Seorang kawan, setelah acara seminar web usai, berkelakar begini, “Acara seminar web dengan Haemin Sunim itu bukan melulu diskusi buku, deh. Dari apa yang terjadi, lebih menyerupai coaching clinic. Alih-alih banyak bicara soal buku, para panelis dan penanya justru membagikan pengalaman pribadi mereka dan meminta saran Biksu Sunim.”

Rasanya, memang benar apa yang disampaikan kawan ini. Akan tetapi, hal ini wajar-wajar saja dan mungkin lebih baik terjadi seperti itu.

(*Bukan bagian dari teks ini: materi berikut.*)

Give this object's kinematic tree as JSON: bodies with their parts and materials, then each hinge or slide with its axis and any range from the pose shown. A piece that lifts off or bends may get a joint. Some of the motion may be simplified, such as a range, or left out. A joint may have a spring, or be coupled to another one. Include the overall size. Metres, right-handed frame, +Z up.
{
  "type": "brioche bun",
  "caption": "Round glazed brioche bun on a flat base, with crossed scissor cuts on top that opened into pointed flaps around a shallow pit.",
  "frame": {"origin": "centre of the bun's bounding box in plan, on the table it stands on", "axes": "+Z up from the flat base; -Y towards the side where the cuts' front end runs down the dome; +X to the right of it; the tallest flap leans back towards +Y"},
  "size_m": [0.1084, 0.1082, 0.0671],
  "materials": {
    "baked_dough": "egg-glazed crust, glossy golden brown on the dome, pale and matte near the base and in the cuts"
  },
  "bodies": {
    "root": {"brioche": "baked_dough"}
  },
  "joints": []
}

Sebab, dengan demikian, pengalaman membaca para penggemar buku karya Haenim Sunim bisa menjadi lebih hidup. Bukankah gagasan atau ide yang tertuang dalam buku itu sebenarnya beku? Hanya guratan tinta pada berhalaman-halaman kertas. Justru momentum seperti seminar web kemarin itulah yang membuat pengalaman membaca menjadi relevan dan lebih hidup. Gagasan dalam buku perlu dibaca untuk kemudian direnungkan dan didiskusikan. Tahap selanjutnya memang mengaplikasikan gagasan dan permenungan dalam langkah laku dan tindakan sehari-hari. Hanya melalui proses inilah, buku menerima nafas kehidupan yang diembuskan pembacanya. Semoga, seminar web kemarin membahagiakan, meskipun kita sadar bahwa kita tidak sedang baik-baik saja. Dan, semoga Biksu Haemin Sunim punya waktu dan kesempatan berkunjung ke Indonesia untuk menyapa para pembacanya. Rasanya, kita cukup layak berharap untuk dua hal ini.